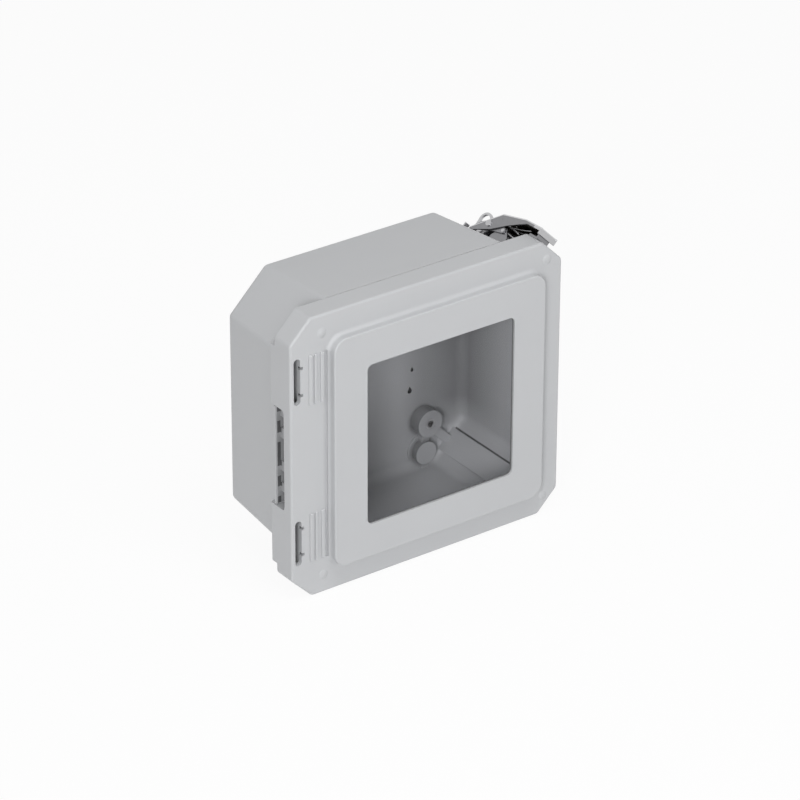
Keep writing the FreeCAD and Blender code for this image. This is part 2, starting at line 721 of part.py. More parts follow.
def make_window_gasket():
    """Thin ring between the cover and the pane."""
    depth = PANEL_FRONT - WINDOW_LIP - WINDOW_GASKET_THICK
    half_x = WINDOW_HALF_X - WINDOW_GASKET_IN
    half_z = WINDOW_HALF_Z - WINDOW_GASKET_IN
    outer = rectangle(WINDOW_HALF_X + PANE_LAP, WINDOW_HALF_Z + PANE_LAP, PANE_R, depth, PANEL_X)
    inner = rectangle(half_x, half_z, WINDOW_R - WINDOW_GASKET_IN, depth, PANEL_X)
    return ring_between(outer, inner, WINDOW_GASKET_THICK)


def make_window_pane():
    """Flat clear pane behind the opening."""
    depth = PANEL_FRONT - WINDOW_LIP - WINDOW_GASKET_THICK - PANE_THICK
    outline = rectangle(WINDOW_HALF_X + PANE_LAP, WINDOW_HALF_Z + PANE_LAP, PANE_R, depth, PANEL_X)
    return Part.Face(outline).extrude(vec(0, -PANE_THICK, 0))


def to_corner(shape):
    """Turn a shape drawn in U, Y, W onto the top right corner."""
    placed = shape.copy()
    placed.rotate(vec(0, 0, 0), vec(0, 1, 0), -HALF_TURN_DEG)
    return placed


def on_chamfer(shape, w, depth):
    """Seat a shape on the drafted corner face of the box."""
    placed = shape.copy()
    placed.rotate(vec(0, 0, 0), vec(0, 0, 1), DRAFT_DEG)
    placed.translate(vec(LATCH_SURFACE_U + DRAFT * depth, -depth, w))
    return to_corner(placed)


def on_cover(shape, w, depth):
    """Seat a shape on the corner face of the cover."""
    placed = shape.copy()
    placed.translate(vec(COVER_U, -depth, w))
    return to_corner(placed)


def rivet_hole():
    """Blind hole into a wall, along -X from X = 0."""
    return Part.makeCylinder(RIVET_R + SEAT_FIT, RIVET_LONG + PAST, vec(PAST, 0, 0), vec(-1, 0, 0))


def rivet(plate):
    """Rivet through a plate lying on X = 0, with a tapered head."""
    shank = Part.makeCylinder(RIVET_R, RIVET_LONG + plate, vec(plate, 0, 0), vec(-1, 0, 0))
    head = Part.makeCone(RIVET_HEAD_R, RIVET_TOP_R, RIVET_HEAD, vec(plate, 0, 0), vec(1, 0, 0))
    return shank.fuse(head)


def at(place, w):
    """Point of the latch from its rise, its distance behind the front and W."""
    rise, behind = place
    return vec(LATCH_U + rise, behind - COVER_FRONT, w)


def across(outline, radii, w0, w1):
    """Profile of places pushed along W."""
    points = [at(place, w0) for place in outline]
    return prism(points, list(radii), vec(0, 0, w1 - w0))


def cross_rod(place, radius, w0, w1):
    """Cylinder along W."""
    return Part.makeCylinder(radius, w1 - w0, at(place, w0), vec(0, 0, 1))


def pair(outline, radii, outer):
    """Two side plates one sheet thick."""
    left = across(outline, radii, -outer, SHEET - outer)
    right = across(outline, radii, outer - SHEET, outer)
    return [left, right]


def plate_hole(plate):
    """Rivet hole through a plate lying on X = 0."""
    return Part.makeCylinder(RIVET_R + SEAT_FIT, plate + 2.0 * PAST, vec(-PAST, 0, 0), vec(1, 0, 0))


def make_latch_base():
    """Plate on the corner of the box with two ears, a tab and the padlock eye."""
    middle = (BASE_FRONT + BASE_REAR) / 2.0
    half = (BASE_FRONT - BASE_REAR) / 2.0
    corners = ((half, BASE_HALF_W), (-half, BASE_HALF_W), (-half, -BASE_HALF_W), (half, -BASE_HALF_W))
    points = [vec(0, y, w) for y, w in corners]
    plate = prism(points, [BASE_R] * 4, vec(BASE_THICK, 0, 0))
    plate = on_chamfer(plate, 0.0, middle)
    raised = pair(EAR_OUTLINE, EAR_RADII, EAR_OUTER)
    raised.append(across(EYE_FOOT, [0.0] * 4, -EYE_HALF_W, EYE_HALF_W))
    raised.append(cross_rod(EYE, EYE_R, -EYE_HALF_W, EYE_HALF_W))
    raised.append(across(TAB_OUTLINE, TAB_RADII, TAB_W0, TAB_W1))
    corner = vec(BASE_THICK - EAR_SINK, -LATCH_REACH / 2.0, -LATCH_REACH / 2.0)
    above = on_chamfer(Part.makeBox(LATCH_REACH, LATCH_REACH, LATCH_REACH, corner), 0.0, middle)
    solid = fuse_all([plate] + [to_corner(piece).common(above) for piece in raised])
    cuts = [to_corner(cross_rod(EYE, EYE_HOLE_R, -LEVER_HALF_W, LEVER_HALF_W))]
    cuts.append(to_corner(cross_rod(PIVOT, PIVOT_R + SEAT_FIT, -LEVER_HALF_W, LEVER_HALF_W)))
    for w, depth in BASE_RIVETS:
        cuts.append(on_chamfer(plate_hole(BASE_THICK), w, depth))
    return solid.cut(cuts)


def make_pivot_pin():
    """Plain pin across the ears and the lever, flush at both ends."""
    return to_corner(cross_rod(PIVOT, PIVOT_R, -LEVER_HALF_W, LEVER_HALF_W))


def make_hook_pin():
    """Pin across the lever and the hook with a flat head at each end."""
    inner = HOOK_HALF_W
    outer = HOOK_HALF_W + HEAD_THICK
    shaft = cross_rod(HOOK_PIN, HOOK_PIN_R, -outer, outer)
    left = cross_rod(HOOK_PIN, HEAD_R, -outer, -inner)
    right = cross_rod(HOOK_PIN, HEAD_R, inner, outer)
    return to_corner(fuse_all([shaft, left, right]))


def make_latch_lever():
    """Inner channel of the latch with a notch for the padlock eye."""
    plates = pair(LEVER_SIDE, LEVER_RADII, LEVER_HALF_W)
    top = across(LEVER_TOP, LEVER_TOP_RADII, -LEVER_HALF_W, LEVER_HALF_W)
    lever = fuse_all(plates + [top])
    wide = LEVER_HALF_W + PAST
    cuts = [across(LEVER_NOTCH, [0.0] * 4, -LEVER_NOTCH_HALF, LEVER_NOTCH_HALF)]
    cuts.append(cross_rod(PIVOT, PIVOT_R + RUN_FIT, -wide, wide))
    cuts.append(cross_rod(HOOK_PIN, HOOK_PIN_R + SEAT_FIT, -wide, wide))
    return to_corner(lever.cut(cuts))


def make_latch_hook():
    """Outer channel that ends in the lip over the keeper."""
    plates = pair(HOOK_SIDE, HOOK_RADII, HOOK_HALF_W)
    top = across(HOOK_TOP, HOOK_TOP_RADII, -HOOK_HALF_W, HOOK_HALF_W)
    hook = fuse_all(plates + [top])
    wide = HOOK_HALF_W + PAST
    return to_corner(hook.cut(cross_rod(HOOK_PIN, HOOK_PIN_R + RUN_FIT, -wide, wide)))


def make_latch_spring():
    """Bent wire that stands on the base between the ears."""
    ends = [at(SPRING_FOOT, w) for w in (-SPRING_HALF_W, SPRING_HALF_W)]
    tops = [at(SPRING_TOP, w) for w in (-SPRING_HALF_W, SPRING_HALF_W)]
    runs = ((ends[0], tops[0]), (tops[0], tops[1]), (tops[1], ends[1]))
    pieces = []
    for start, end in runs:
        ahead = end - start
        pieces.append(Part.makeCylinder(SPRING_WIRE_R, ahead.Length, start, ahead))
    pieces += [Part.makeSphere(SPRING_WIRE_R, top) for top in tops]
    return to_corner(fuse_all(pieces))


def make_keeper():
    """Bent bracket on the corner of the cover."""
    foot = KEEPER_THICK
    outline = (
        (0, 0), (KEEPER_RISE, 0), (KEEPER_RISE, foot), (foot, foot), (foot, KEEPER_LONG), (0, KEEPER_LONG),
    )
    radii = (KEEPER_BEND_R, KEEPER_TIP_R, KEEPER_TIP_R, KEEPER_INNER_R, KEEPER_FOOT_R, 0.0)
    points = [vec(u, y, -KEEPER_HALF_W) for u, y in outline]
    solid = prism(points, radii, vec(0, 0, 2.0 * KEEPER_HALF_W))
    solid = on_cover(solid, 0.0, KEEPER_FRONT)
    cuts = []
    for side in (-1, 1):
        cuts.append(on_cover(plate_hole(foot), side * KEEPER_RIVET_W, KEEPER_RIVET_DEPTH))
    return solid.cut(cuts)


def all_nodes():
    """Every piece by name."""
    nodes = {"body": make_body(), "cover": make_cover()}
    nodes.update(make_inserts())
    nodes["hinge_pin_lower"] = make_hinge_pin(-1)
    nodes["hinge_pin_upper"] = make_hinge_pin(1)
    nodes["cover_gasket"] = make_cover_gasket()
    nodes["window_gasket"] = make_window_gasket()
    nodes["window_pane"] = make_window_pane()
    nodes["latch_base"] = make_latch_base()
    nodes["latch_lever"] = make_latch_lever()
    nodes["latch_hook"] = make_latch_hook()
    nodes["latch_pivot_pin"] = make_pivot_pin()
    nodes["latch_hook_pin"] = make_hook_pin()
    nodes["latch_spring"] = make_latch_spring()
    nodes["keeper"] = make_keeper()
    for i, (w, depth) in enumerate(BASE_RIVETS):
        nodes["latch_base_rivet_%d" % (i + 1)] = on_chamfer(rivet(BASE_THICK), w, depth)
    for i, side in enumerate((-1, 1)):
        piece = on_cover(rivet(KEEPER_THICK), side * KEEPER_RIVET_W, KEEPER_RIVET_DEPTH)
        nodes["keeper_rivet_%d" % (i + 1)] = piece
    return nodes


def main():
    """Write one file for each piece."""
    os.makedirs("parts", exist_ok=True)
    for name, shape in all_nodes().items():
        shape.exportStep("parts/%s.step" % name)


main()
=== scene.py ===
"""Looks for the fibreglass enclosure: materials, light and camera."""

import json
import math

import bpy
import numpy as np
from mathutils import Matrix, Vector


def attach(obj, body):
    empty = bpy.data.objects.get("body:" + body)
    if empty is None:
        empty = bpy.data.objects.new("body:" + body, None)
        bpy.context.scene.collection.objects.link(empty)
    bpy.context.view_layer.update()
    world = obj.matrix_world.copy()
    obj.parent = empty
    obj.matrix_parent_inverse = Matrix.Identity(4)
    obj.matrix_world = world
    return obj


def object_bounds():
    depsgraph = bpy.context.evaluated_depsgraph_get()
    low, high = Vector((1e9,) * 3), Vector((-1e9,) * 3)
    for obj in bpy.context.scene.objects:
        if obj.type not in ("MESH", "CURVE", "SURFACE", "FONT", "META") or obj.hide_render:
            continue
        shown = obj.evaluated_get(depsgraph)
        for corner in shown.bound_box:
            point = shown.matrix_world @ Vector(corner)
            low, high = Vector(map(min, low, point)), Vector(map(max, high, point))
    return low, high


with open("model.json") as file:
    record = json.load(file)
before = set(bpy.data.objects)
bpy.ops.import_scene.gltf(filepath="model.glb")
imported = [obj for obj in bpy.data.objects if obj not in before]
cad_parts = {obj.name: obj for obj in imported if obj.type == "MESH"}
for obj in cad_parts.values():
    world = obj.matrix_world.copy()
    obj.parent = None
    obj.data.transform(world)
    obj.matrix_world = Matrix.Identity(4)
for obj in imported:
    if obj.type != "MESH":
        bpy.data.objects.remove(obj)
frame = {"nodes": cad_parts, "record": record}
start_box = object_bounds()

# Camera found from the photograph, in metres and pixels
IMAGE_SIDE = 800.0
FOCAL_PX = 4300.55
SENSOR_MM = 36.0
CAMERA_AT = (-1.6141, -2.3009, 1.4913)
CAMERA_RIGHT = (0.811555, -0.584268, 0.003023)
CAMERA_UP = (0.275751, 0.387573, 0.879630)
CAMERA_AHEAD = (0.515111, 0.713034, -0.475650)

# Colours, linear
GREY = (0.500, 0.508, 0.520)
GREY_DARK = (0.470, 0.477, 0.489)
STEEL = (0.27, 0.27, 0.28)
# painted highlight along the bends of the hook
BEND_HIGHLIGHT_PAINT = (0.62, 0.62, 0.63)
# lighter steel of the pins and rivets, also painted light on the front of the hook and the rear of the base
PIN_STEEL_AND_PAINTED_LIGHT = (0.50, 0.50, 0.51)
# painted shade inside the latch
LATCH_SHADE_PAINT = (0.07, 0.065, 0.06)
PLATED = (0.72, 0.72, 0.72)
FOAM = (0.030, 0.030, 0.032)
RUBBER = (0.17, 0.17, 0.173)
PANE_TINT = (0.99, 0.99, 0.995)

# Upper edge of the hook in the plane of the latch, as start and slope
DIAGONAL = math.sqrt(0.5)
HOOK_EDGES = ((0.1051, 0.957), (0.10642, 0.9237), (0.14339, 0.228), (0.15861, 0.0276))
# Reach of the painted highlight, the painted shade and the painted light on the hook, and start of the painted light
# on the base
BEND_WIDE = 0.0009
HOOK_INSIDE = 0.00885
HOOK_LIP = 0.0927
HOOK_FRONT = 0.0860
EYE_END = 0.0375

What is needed
Write out exactly, please, the lines beginning at the start of the material and ending with the line that holds "return Part.Face(outline).extrude(vec(0, -PANE_THICK, 0))", both included.

Response
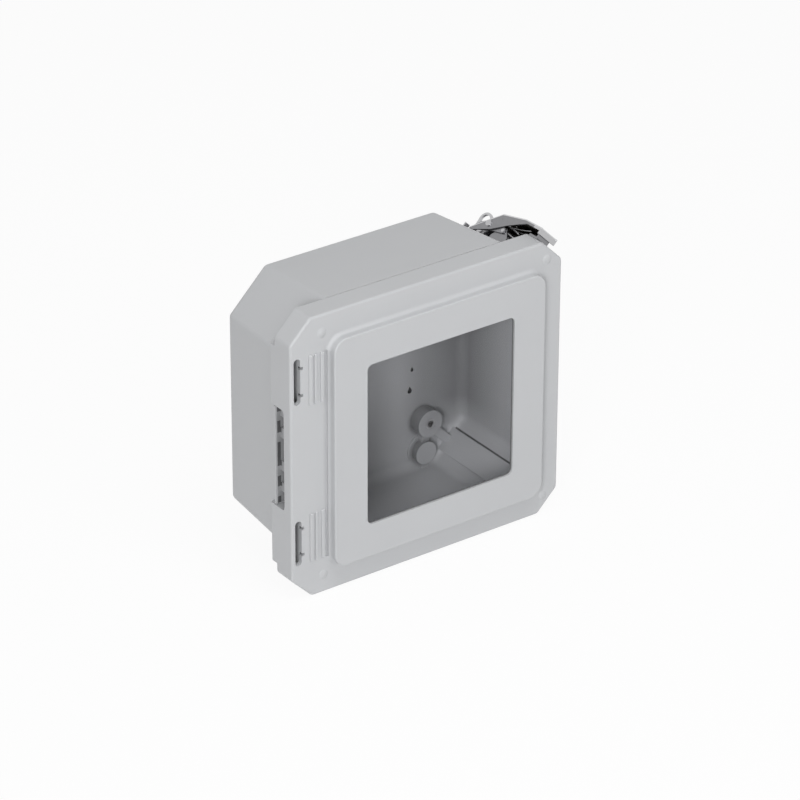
Keep writing the FreeCAD and Blender code for this image. This is part 2, starting at line 721 of part.py. More parts follow.
def make_window_gasket():
    """Thin ring between the cover and the pane."""
    depth = PANEL_FRONT - WINDOW_LIP - WINDOW_GASKET_THICK
    half_x = WINDOW_HALF_X - WINDOW_GASKET_IN
    half_z = WINDOW_HALF_Z - WINDOW_GASKET_IN
    outer = rectangle(WINDOW_HALF_X + PANE_LAP, WINDOW_HALF_Z + PANE_LAP, PANE_R, depth, PANEL_X)
    inner = rectangle(half_x, half_z, WINDOW_R - WINDOW_GASKET_IN, depth, PANEL_X)
    return ring_between(outer, inner, WINDOW_GASKET_THICK)


def make_window_pane():
    """Flat clear pane behind the opening."""
    depth = PANEL_FRONT - WINDOW_LIP - WINDOW_GASKET_THICK - PANE_THICK
    outline = rectangle(WINDOW_HALF_X + PANE_LAP, WINDOW_HALF_Z + PANE_LAP, PANE_R, depth, PANEL_X)
    return Part.Face(outline).extrude(vec(0, -PANE_THICK, 0))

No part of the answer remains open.